■ **REQUEST**
Find "bpy.data.objects.remove(obj)" in the material below, then copy that line and every subsequent line to the end, exactly.
* * * * * * *
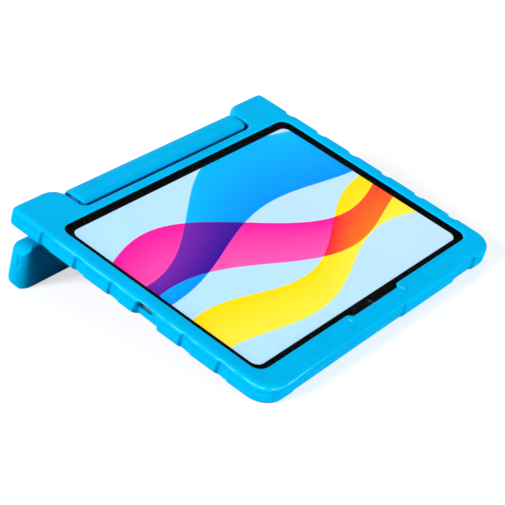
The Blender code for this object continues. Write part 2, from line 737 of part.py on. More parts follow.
def make_housing():
    outline = rectangle(TABLET_LENGTH, TABLET_WIDTH, TABLET_CORNER)
    housing = slab("tablet_housing", [outline], -TABLET_THICK, 0.0, ALUMINIUM, edge=TABLET_EDGE, rings=2)
    cavity = rectangle(CAVITY_LENGTH, CAVITY_WIDTH, CAVITY_CORNER)
    gap = 2 * FIT
    cutters = [
        cutter_slab("cavity", [cavity], CAVITY_FLOOR, OVER),
        wall_cutter("port_hole", stadium(PORT_LENGTH + gap, PORT_HEIGHT + gap, 0.0), -1),
        wall_cutter("power_hole", stadium(POWER_LENGTH + gap, BUTTON_HEIGHT + gap, POWER_Y), 1),
        rod_cutter(
            "camera_seat", CAMERA_RADIUS + FIT, (*CAMERA_AT, CAVITY_FLOOR + OVER),
            (*CAMERA_AT, -TABLET_THICK - OVER)),
    ]
    for y in (VOLUME_UP_Y, VOLUME_DOWN_Y):
        loop = stadium(VOLUME_LENGTH + gap, BUTTON_HEIGHT + gap, y)
        cutters.append(wall_cutter("volume_hole", loop, 1))
    for cutter in cutters:
        boolean(housing, cutter)
    grille_y = TABLET_WIDTH / 2 - GRILLE_FROM_CORNER
    for side in (-1, 1):
        for middle in (-grille_y, grille_y):
            if side > 0 and middle > 0:
                continue
            for k in range(GRILLE_SLOTS):
                y = middle + (k - (GRILLE_SLOTS - 1) / 2) * GRILLE_PITCH
                boolean(housing, wall_cutter("grille", stadium(*GRILLE_SLOT, y), side))
    settle(housing)
    smooth(housing)
    return housing


def make_screen():
    """Cover glass, black gasket and display panel, from the outside in."""
    size = (CAVITY_LENGTH - 2 * FIT, CAVITY_WIDTH - 2 * FIT)
    outline = rectangle(*size, CAVITY_CORNER - FIT)
    window = rectangle(SCREEN_LENGTH, SCREEN_WIDTH, SCREEN_CORNER)
    panel = rectangle(SCREEN_LENGTH - 2 * FIT, SCREEN_WIDTH - 2 * FIT, SCREEN_CORNER - FIT)
    glass = slab("cover_glass", [outline], -GLASS_THICK, 0.0, GLASS)
    gasket = slab("display_gasket", [outline], DISPLAY_TOP - GASKET_THICK, DISPLAY_TOP, BLACK)
    boolean(gasket, cutter_slab("screen_window", [window], -TABLET_THICK, OVER))
    boolean(gasket, rod_cutter(
        "front_camera_hole", FRONT_CAMERA_RADIUS + FIT, (0, FRONT_CAMERA_Y, -TABLET_THICK),
        (0, FRONT_CAMERA_Y, OVER), steps=SMALL_TURN_STEPS))
    settle(gasket)
    display = slab("display_panel", [panel], DISPLAY_BOTTOM, DISPLAY_TOP, SCREEN)
    return [glass, gasket, display]


def make_cameras():
    inside = CAMERA_RADIUS - CAMERA_RIM
    seat = CAMERA_PROUD + FIT + LENS_THICK
    ring = turned("rear_camera_ring", [
        (0, CAMERA_DEPTH + CAMERA_PROUD), (CAMERA_RADIUS, CAMERA_DEPTH + CAMERA_PROUD),
        (CAMERA_RADIUS, 0), (inside, 0), (inside, seat), (0, seat),
    ], (0, 0, 1), (*CAMERA_AT, -TABLET_THICK - CAMERA_PROUD), ALUMINIUM)
    lens = turned("rear_camera_lens", [
        (0, LENS_THICK), (inside - FIT, LENS_THICK), (inside - FIT, 0), (0, 0),
    ], (0, 0, 1), (*CAMERA_AT, -TABLET_THICK), GLASS)
    top = FRONT_CAMERA_DEPTH
    front = turned("front_camera", [
        (0, top), (FRONT_CAMERA_RADIUS, top), (FRONT_CAMERA_RADIUS, 0), (0, 0),
    ], (0, 0, 1), (0, FRONT_CAMERA_Y, DISPLAY_TOP - top), BLACK, steps=SMALL_TURN_STEPS)
    for piece in (ring, lens, front):
        smooth(piece)
    return [ring, lens, front]


def make_button(name, y, length):
    """A metal key with an inner flange that keeps it behind the housing's wall."""
    face = TABLET_LENGTH / 2 + BUTTON_PROUD
    behind = CAVITY_LENGTH / 2 - BUTTON_TRAVEL
    key = slab(
        name, [rectangle(length, BUTTON_HEIGHT, BUTTON_HEIGHT / 2)], behind - BUTTON_FLANGE_THICK / 2,
        face, ALUMINIUM, edge=BUTTON_EDGE, rings=1, plane=ACROSS)
    wide = (length + 2 * BUTTON_FLANGE, BUTTON_HEIGHT + 2 * BUTTON_FLANGE)
    flange = slab(
        name + "_flange", [rectangle(*wide, BUTTON_FLANGE_CORNER)],
        behind - BUTTON_FLANGE_THICK, behind, plane=ACROSS, collection=CUTTERS)
    boolean(key, flange, "UNION", "MANIFOLD")
    settle(key)
    smooth(key)
    key.location = (0, y, SIDE_LEVEL)
    return key


def make_port():
    """The socket: an oval shell that is closed behind, with a flat tongue inside."""
    mouth = -TABLET_LENGTH / 2 + FIT
    back = mouth + PORT_DEPTH
    port = slab("usb_c_port", [stadium(PORT_LENGTH, PORT_HEIGHT, 0.0)], mouth, back, STEEL, plane=ACROSS)
    inside = stadium(PORT_LENGTH - 2 * PORT_SHELL, PORT_HEIGHT - 2 * PORT_SHELL, 0.0)
    boolean(port, cutter_slab("port_inside", [inside], mouth - OVER, back - 2 * PORT_SHELL, plane=ACROSS))
    tongue = slab(
        "port_tongue", [rectangle(*TONGUE, 0.0, (0.0, SIDE_LEVEL))], mouth + TONGUE_SETBACK,
        back - PORT_SHELL, plane=ACROSS, collection=CUTTERS)
    boolean(port, tongue, "UNION")
    settle(port)
    smooth(port)
    return port


def make_inside():
    """Battery cells, logic board and speakers, side by side on the housing's floor."""
    floor = CAVITY_FLOOR + FIT
    ceiling = DISPLAY_BOTTOM - FIT
    board_near = BOARD_EDGE - CAVITY_WIDTH / 2
    battery_near = board_near + BOARD_WIDTH + BOARD_GAP
    battery_width = CAVITY_WIDTH / 2 - BATTERY_FAR_EDGE - battery_near
    battery_end = CAVITY_LENGTH / 2 - SPEAKER_EDGE - SPEAKER_WIDTH - SPEAKER_GAP
    battery_length = battery_end - BATTERY_APART / 2
    speaker_length = CAVITY_WIDTH - 2 * SPEAKER_END
    pieces = []
    for side, word in ((-1, "left"), (1, "right")):
        place = (side * (battery_end - battery_length / 2), battery_near + battery_width / 2)
        cell = rectangle(battery_length, battery_width, BATTERY_CORNER, place)
        pieces.append(slab("battery_" + word, [cell], floor, ceiling, CELL, edge=BATTERY_EDGE, rings=1))
        place = (side * (CAVITY_LENGTH / 2 - SPEAKER_EDGE - SPEAKER_WIDTH / 2), 0.0)
        box = rectangle(SPEAKER_WIDTH, speaker_length, SPEAKER_CORNER, place)
        pieces.append(slab("speaker_" + word, [box], floor, floor + SPEAKER_THICK, BLACK))
    place = (0.0, board_near + BOARD_WIDTH / 2)
    board = rectangle(CAVITY_LENGTH - 2 * BOARD_END, BOARD_WIDTH, BOARD_CORNER, place)
    pieces.append(slab("logic_board", [board], floor, floor + BOARD_THICK, BOARD))
    return pieces


# Assembly

def make_empty(name, parent=None):
    empty = bpy.data.objects.new(name, None)
    PARTS.objects.link(empty)
    empty.parent = parent
    return empty


def stand_on_floor(stand):
    """Moves the tilted frame so that the lowest point is at z = 0, in the middle of x and y."""
    bpy.context.view_layer.update()
    depsgraph = bpy.context.evaluated_depsgraph_get()
    corners = []
    for obj in PARTS.objects:
        if obj.type != "MESH":
            continue
        seen = obj.evaluated_get(depsgraph)
        corners += [seen.matrix_world @ vertex.co for vertex in seen.data.vertices]
    low = [min(c[i] for c in corners) for i in range(3)]
    high = [max(c[i] for c in corners) for i in range(3)]
    stand.location = (-(low[0] + high[0]) / 2, -(low[1] + high[1]) / 2, -low[2])


def main():
    stand = make_empty("stand_frame")
    stand.rotation_euler = (STAND_TILT, 0, 0)
    hinge = make_empty("handle_hinge", stand)
    hinge.location = (0, HINGE_Y, HINGE_Z)
    fixed = [make_case(), make_housing(), make_port()]
    fixed += make_screen() + make_cameras() + make_inside()
    fixed.append(make_button("power_button", POWER_Y, POWER_LENGTH))
    fixed.append(make_button("volume_up_button", VOLUME_UP_Y, VOLUME_LENGTH))
    fixed.append(make_button("volume_down_button", VOLUME_DOWN_Y, VOLUME_LENGTH))
    for piece in fixed:
        piece.parent = stand
    make_handle(hinge)
    for side, word in ((-1, "left"), (1, "right")):
        make_pin("hinge_pin_" + word, side, hinge)
        make_bush("hinge_bush_" + word, side, stand)
    stand_on_floor(stand)


main()
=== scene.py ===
"""Looks of the foam tablet case with its folding handle and the tablet inside.

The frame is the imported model. The two foam mouldings get finer skins with soft edges,
and every other piece keeps its solid and gets its finish here. Sizes are in metres,
apart from the places of paint, which are in millimetres.
"""
import json
import math

import bpy
import numpy as np
from mathutils import Matrix, Vector


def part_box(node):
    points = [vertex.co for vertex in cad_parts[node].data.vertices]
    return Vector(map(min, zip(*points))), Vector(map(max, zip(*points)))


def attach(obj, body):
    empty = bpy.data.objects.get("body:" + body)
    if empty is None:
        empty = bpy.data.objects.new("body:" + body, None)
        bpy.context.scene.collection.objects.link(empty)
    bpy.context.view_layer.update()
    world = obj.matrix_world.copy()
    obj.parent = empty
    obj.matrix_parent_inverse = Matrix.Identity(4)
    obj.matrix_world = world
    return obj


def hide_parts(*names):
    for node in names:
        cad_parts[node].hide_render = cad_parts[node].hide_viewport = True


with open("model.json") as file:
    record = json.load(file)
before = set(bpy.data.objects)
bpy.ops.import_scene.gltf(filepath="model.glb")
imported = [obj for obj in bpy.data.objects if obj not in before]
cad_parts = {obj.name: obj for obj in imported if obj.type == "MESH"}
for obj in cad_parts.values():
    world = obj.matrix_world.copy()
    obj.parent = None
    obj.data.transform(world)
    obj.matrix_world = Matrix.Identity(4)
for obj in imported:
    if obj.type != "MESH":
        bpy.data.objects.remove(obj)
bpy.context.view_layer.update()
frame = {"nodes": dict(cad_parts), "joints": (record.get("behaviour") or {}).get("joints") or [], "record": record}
NODES = frame["nodes"]
RECORD = frame["record"]

MM = 0.001
GLASS_THICK = 0.6 * MM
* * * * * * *
■ **EXERCISE RESPONSE**
        bpy.data.objects.remove(obj)
bpy.context.view_layer.update()
frame = {"nodes": dict(cad_parts), "joints": (record.get("behaviour") or {}).get("joints") or [], "record": record}
NODES = frame["nodes"]
RECORD = frame["record"]

MM = 0.001
GLASS_THICK = 0.6 * MM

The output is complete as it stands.